- **Rows**:

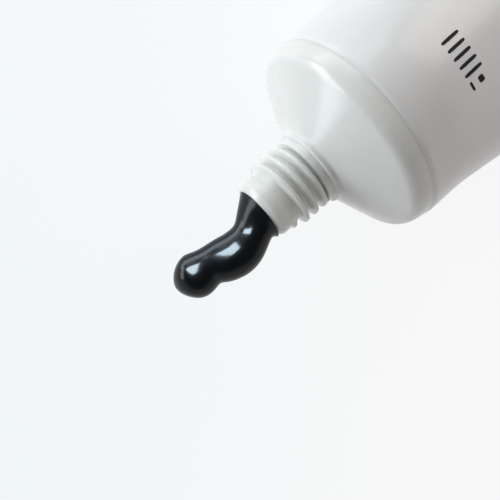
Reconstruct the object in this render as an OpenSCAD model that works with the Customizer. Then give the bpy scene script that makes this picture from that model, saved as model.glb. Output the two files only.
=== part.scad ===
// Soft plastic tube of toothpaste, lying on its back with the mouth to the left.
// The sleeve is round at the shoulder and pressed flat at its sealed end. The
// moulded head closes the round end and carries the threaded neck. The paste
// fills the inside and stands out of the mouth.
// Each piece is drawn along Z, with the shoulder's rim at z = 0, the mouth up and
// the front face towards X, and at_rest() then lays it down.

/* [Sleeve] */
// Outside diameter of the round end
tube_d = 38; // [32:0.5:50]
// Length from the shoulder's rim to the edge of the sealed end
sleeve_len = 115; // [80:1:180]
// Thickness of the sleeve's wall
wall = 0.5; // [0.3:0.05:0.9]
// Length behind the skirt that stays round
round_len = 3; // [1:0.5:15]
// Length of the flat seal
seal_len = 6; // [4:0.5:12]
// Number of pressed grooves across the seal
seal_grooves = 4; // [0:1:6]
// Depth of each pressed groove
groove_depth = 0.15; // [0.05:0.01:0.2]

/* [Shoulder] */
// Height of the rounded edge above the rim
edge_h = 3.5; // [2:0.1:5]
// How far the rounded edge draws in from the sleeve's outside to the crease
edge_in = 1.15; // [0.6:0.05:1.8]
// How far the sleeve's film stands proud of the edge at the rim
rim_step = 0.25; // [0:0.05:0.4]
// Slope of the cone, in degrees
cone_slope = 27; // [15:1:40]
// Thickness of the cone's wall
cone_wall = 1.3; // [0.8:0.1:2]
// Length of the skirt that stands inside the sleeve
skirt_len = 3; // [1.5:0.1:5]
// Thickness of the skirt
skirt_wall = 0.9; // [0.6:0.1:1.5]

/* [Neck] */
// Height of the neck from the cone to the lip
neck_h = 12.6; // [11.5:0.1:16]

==

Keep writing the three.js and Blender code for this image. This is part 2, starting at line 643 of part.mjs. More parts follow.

---

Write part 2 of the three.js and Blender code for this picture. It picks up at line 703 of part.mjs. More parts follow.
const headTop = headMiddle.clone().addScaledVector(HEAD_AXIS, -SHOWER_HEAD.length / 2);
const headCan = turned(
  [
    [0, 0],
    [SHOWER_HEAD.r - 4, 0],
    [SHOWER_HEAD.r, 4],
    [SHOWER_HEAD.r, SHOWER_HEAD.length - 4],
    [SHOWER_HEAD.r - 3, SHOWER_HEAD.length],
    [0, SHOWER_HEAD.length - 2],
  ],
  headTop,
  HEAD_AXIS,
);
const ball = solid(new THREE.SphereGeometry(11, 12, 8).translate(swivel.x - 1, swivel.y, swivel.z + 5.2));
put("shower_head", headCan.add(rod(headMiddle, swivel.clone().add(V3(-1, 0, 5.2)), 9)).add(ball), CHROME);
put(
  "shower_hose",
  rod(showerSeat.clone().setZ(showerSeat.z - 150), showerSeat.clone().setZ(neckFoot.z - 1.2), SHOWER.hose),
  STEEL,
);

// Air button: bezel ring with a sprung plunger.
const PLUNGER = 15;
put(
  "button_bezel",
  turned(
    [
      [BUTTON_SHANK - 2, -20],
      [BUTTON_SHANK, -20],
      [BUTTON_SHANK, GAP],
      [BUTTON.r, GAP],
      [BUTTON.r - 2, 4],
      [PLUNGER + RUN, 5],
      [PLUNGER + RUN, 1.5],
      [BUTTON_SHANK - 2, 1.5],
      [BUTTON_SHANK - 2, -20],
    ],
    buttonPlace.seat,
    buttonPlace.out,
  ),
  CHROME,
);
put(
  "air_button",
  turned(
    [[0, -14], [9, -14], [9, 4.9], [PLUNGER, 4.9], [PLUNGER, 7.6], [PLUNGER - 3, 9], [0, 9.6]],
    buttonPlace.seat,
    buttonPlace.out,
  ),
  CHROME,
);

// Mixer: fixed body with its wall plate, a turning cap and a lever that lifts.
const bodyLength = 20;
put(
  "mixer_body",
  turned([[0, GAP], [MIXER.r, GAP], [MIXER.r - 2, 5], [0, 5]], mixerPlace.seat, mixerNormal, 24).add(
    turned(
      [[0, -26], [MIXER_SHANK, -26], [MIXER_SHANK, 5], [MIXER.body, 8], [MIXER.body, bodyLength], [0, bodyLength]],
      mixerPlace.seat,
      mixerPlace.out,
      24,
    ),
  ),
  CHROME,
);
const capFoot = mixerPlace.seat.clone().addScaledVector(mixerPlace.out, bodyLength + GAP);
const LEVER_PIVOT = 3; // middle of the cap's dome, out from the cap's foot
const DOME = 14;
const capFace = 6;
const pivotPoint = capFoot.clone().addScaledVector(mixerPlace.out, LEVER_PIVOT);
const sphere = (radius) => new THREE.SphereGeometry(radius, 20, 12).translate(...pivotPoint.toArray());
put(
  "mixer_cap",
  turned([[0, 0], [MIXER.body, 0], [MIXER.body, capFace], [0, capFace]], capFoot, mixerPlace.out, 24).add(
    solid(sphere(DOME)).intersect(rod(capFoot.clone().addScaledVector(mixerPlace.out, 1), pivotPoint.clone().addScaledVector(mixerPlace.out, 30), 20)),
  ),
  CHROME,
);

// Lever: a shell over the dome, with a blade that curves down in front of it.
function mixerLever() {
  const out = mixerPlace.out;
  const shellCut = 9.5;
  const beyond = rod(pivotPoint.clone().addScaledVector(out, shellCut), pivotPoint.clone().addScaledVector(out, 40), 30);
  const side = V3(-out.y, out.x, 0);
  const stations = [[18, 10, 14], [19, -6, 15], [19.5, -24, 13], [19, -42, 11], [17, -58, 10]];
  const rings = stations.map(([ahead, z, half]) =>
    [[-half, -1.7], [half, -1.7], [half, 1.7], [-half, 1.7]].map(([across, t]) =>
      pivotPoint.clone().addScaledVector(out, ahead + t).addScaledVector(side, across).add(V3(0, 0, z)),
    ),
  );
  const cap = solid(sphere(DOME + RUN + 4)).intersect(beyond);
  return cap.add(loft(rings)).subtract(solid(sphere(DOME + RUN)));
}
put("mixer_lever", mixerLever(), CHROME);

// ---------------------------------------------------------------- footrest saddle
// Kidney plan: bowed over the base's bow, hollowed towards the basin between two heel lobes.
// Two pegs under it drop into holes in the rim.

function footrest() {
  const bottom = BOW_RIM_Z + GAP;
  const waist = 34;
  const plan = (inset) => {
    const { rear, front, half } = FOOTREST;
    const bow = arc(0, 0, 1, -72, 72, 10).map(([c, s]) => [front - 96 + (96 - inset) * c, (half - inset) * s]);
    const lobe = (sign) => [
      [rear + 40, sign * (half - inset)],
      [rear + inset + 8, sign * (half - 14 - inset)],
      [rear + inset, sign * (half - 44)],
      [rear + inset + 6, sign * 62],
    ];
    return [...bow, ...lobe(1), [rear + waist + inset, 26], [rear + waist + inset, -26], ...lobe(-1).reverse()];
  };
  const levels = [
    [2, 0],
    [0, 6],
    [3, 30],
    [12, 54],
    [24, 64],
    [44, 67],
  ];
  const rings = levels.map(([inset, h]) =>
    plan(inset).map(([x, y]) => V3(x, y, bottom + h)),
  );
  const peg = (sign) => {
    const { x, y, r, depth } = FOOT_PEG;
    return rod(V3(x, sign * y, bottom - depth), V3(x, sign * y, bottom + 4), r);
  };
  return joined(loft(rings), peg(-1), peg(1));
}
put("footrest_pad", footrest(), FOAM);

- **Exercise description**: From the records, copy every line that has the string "this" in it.

- **Worked solution**:
Reconstruct the object in this render as an OpenSCAD model that works with the Customizer. Then give the bpy scene script that makes this picture from that model, saved as model.glb. Output the two files only.
Keep writing the three.js and Blender code for this image. This is part 2, starting at line 643 of part.mjs. More parts follow.
Write part 2 of the three.js and Blender code for this picture. It picks up at line 703 of part.mjs. More parts follow.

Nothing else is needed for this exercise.